The $800,000 necessary to supplement Candy Ride to the Classic is a ton of money. But, owners Sid and Jenny Craig have always been sporting, and they did have other alternatives. If the $800,000 really was an issue, Candy Ride could have instead been supplemented to a race like the Mile for a cost of $300,000. Given that Candy Ride beat the top-class turf miler Special Ring in the American Handicap on turf last July, and in light of the very unsettled nature of the turf division, a win in the Mile could well have netted Candy Ride an Eclipse Award as champion turf horse.

Candy Ride has raced all of three times this calendar year and all of six times in his life. I believe the notion that a horse like Candy Ride is in need of a rest because he's been in training too long adds greatly to the suspicion that the horse is suffering from an undisclosed injury. Otherwise, it doesn't make a lot of sense to turn your back on a $4 million race only five weeks away that you have an excellent chance to win - a race in which a victory would catapult your horse to Horse of the Year and handicap division honors - in favor of the promise of a successful campaign next year. And make no mistake, Candy Ride would have had an excellent chance to win the Classic. He probably would have been the favorite, or a strong second choice.

One thing we may see anyway, even with Candy Ride going underground for a while, is lobbying for Candy Ride to be Horse of the Year, lobbying that could become aggressive depending on what happens in the major late-season stakes races. I don't care if the longest shot on the board wins Saturday's Jockey Club Gold Cup at Belmont, and I don't care if the winner of the Breeders' Cup Classic pays so much to win that he makes Arcangues look like a chalk special, any campaign to make Candy Ride Horse of the Year would be insulting to the intelligence, and should be ignored.

Still, I can see it now. The Candy Ride lobbyists will speak of the 123 Beyer Speed Figure he received winning the Pacific Classic at Del Mar, and how it is the highest Beyer assigned to any horse at any distance over any surface so far this year. I appreciate how monumental a task Beyer and Associates have in assigning a speed figure to every race at every track in North America, but I am skeptical of the Pacific Classic figure. I don't see how Pacific Classic runner-up Medaglia d'Oro, coming back on short rest after a gut-wrenching effort winning the Whitney off a layoff - a bounce scenario if there ever was one - would actually improve on the 114 Beyer he received for winning the Whitney to a 118 in the Pacific Classic. Not after Medaglia d'Oro was so empty and rubber legged in the stretch of the Pacific Classic that, on a very quick track, he required around 25 slow seconds to complete his final quarter mile.

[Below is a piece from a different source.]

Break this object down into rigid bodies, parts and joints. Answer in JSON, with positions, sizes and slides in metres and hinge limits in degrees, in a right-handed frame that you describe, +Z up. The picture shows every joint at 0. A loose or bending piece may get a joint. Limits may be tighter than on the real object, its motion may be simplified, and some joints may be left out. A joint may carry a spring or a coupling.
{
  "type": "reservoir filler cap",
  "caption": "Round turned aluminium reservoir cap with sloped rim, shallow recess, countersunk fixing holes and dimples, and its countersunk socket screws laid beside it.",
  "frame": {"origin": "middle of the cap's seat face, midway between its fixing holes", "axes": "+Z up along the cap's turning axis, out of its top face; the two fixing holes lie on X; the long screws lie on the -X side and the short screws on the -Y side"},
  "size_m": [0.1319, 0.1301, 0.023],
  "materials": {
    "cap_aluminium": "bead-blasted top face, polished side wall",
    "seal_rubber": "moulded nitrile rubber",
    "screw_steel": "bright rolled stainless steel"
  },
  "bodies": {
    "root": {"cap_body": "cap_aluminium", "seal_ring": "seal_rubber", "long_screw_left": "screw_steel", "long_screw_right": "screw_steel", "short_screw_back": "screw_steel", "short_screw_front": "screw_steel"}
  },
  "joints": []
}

Even if you believe Candy Ride's Pacific Classic Beyer, any candidacy on his part for Horse of the Year is still not worth discussion. If Mineshaft should never set another foot on a racetrack - Mineshaft is scheduled to compete in the Jockey Club Gold Cup and Breeders' Cup Classic - he has already this year won twice as many races (6 to 3), three times as many stakes (6 to 3), and three times as many Grade 1 stakes (3 to 1) while being seen in four times as many states (4 to 1), and 2 1/2 times as many tracks (5 to 2).

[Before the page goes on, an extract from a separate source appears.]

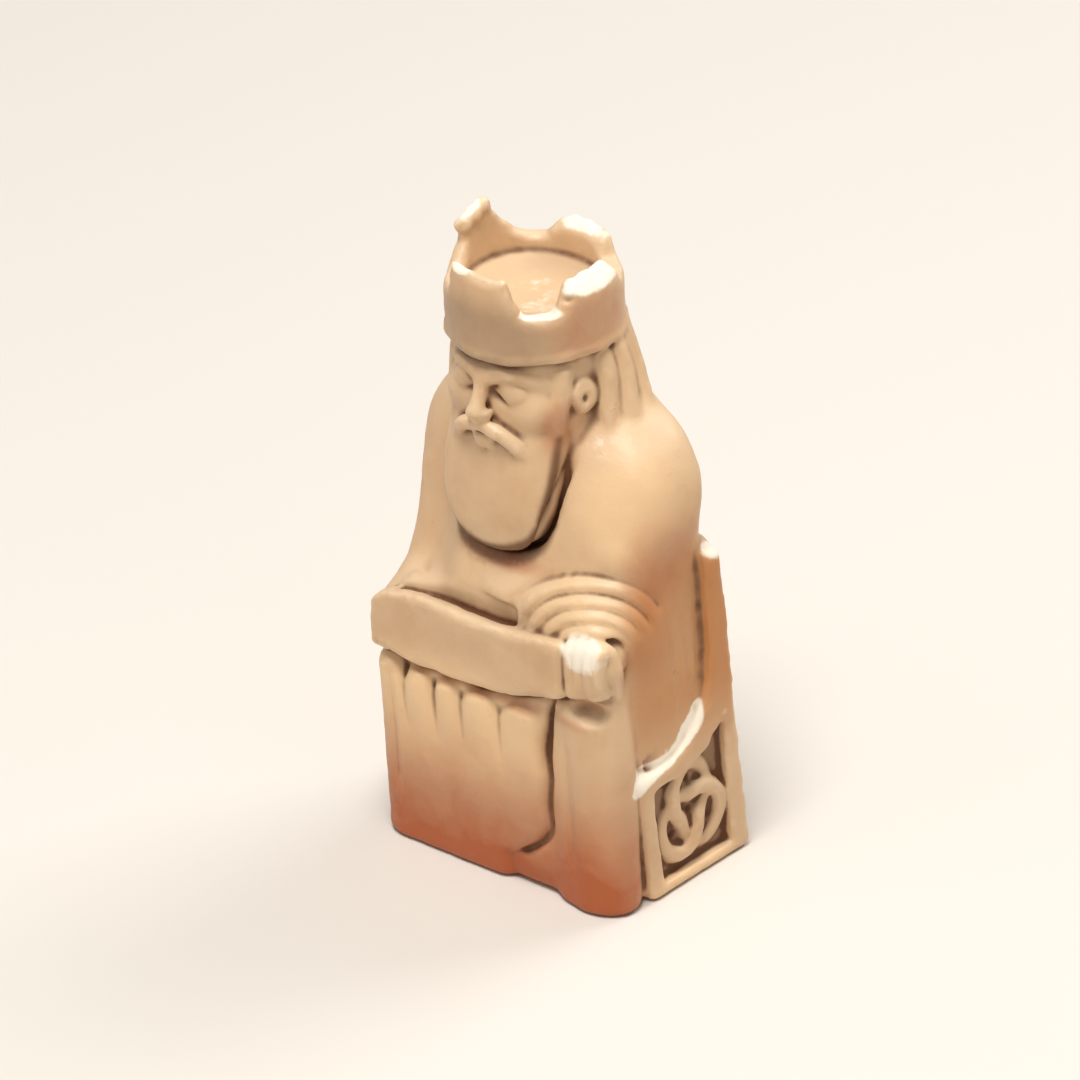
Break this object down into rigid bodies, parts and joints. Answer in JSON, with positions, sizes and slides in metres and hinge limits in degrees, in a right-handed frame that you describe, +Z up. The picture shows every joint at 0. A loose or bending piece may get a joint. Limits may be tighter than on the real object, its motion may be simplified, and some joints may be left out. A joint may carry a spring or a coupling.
{
  "type": "seated king chess piece",
  "caption": "Medieval-style seated king chess piece: crowned and bearded, sheathed sword across the knees, on a throne with knotwork panels; cast in one piece.",
  "frame": {"origin": "middle of the flat underside, on the board", "axes": "+Z up from the underside to the crown, -Y is the way the king faces, +X is at the king's left hand"},
  "size_m": [0.039, 0.024, 0.08],
  "materials": {
    "cast_resin": "satin"
  },
  "bodies": {
    "root": {"seated_king": "cast_resin"}
  },
  "joints": []
}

In the 3-year-old division, Ten Most Wanted is doing everything in his power to advance his candidacy for the title. And, with his decisive victory over Soto in Saturday's Super Derby at Louisiana Downs to go along with his daylight victory in the Travers Stakes last month, Ten Most Wanted's candidacy is gaining in momentum.

In truth, Ten Most Wanted's case for a divisional title may have come too late, because before his current hot streak, he was 0-for-3 against Empire Maker, and 0-for-1 against Funny Cide. But, there may not be a more dangerous 3-year-old pointing to the Breeders' Cup Classic, and that includes Empire Maker. Who knows what we're going to get out of Empire Maker at this stage of the game?